「あなたは、まだ若いから知らないでしょうが、悲しみにも終わりがあるのよ」。
時間をかけて悲しみと向き合い、悲しみと存分につきあった上で、すべてをひっくるめて生きていれば、いつかは必ず立ち直れる。そう教えてくれた人が、いねむり先生だった。
誰のそばにも「いねむり先生」
最新刊の小説のタイトルは『いねむり先生』。
サブローという男が女優の妻を病気で亡くし自暴自棄となっているときに、いねむり先生に出会い、ともに時を過ごしていくなかで希望を取り戻していく物語だ。自叙伝的な小説で、サブローは伊集院さん、妻は夏目雅子さんのことだ。
そしていねむり先生は、作家にしてギャンブルの神様と言われた色川武大さん(阿佐田哲也さん)だ。

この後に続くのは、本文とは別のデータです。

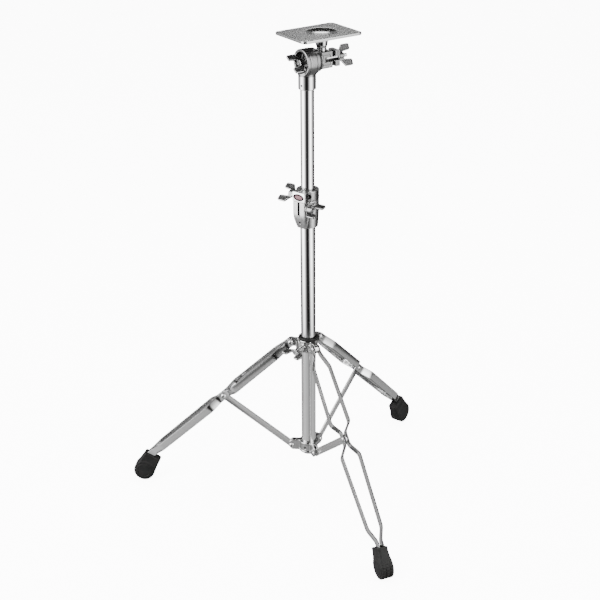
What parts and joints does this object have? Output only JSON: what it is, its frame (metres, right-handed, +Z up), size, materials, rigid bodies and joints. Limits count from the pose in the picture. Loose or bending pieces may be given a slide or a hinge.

色川武大の名で『狂人日記』などの純文学小説を書き、阿佐田哲也の名で『麻雀放浪記』などの大衆小説を書き、"雀聖"としても讃えられた。
色川さんは、何かしている途中でも突然眠ってしまうナルコレプシーという睡眠障害の持病があった。小説の冒頭に「その人が眠っているところを見かけたら、どうかやさしくしてほしい。その人はボクらの大切な先生だから」と書かれている。
いねむり先生は、時々いねむりしながらも、伊集院さんの傍らにいてくれた。色川さんのように、損得勘定なしで人に優しく寄り添うことが、今の時代に必要なのではという思いが込められている。
震災があり、原発事故があり、終わりの見えない絶望感にひたされている人がたくさんいるが、誰にも「いねむり先生」のような存在はいるはずだ。助けを求め、手をさし出せば、その手を握ってくれる人がいるはずだ。自分ではどうにも出来ないことに巻き込まれた人に、手を差し伸べるのは、人間としてあたりまえの使命だと、伊集院さんは直言する。